* SUPPLIED INFORMATION
::::

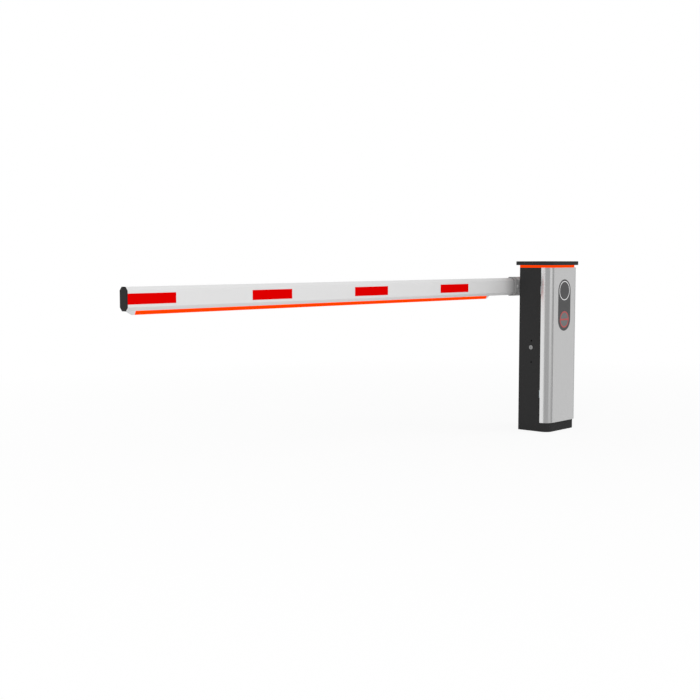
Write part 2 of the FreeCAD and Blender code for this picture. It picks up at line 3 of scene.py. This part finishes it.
import bmesh
import bpy
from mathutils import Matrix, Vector


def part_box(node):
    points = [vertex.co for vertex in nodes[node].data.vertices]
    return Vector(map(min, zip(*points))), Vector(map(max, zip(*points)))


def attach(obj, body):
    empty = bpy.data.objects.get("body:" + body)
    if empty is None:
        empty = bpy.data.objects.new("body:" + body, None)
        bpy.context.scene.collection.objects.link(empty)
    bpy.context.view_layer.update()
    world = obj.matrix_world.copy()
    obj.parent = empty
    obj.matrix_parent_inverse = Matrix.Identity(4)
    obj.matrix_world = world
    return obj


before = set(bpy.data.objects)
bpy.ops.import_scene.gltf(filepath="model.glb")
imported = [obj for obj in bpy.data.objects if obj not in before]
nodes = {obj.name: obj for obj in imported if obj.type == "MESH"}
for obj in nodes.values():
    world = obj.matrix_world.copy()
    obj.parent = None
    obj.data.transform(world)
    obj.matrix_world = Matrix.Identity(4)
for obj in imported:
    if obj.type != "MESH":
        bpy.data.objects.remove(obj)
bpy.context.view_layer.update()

# Camera
# It stands in front of the lane side, a little above the cabinet, and looks
# level with the boom as the photograph does.
CAMERA_PLACE = (-5.9526, -3.72135, 1.021)
CAMERA_TILT = 85.446
CAMERA_TURN = -48.325
LENS_MM = 59.82
SENSOR_MM = 36
camera = bpy.data.objects.new("camera", bpy.data.cameras.new("camera"))
camera.location = CAMERA_PLACE
camera.rotation_euler = (math.radians(CAMERA_TILT), 0, math.radians(CAMERA_TURN))
camera.data.lens = LENS_MM
camera.data.sensor_width = SENSOR_MM
bpy.context.scene.collection.objects.link(camera)
bpy.context.scene.camera = camera
bpy.context.scene.view_settings.view_transform = "Standard"

# Studio light
# An even white room, a wide soft lamp to the right of the door and a smaller
# one to its left. Tall glowing cards round the object are seen only in the
# metal, where they draw the bands along the rounded door edges.
SURROUND_LIGHT = 0.58
WHITE = (1, 1, 1, 1)
LAMP_DISTANCE = 12.0
LAMP_AIM = (-0.6, 0, 0.6)
LAMPS = (
    # name, bearing in degrees, height, width, height of its face, watts
    ("right_lamp", 310, 5.2, 10.0, 7.0, 480),
    ("left_lamp", 208, 6.5, 6.0, 6.0, 620),
)
CARD_DISTANCE = 7.0
CARD_LOW = -6.0
CARD_HIGH = 9.0
CARD_STEPS = 12
CARD_FADE_LOW = -0.9
CARD_FADE_HIGH = 1.1
CARDS = (
    # name, first and last bearing in degrees, brightness above, brightness at the foot
    ("side_card", 96, 184, 1.44, 1.44),
    ("dim_card", 184, 250, 0.68, 0.68),
    ("bend_card", 250, 281, 1.32, 0.85),
    ("seam_card", 281, 306, 0.68, 0.68),
    ("door_card", 306, 358, 1.09, 1.09),
)


def make_nodes(material):
    """Empty node tree of a material, with short calls to add and join nodes."""
    material.use_nodes = True
    tree = material.node_tree
    tree.nodes.clear()

    def add(kind, **settings):
        node = tree.nodes.new(kind)
        for name, value in settings.items():
            if name in node.inputs:
                node.inputs[name].default_value = value
            else:
                setattr(node, name, value)
        return node

    def join(out_socket, in_socket):
        tree.links.new(out_socket, in_socket)

    return add, join


def seen_directly(add, join):
    """1 where the camera sees a thing straight, mirrored or through glass, else 0."""
    path = add("ShaderNodeLightPath")
    seen = path.outputs["Is Camera Ray"]
    for ray in ("Is Glossy Ray", "Is Transmission Ray"):
        either = add("ShaderNodeMath", operation="MAXIMUM")
        join(seen, either.inputs[0])
        join(path.outputs[ray], either.inputs[1])
        seen = either.outputs[0]
    return seen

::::

* REQUIRED TASK
Print the listing above from its first line through the line with "points = [vertex.co", and stop there.

* WRITTEN REPLY
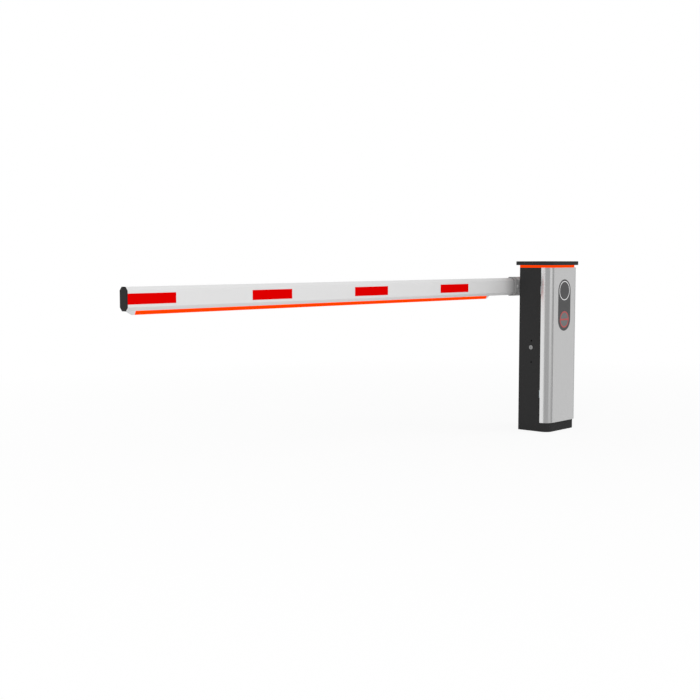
Write part 2 of the FreeCAD and Blender code for this picture. It picks up at line 3 of scene.py. This part finishes it.
import bmesh
import bpy
from mathutils import Matrix, Vector


def part_box(node):
    points = [vertex.co for vertex in nodes[node].data.vertices]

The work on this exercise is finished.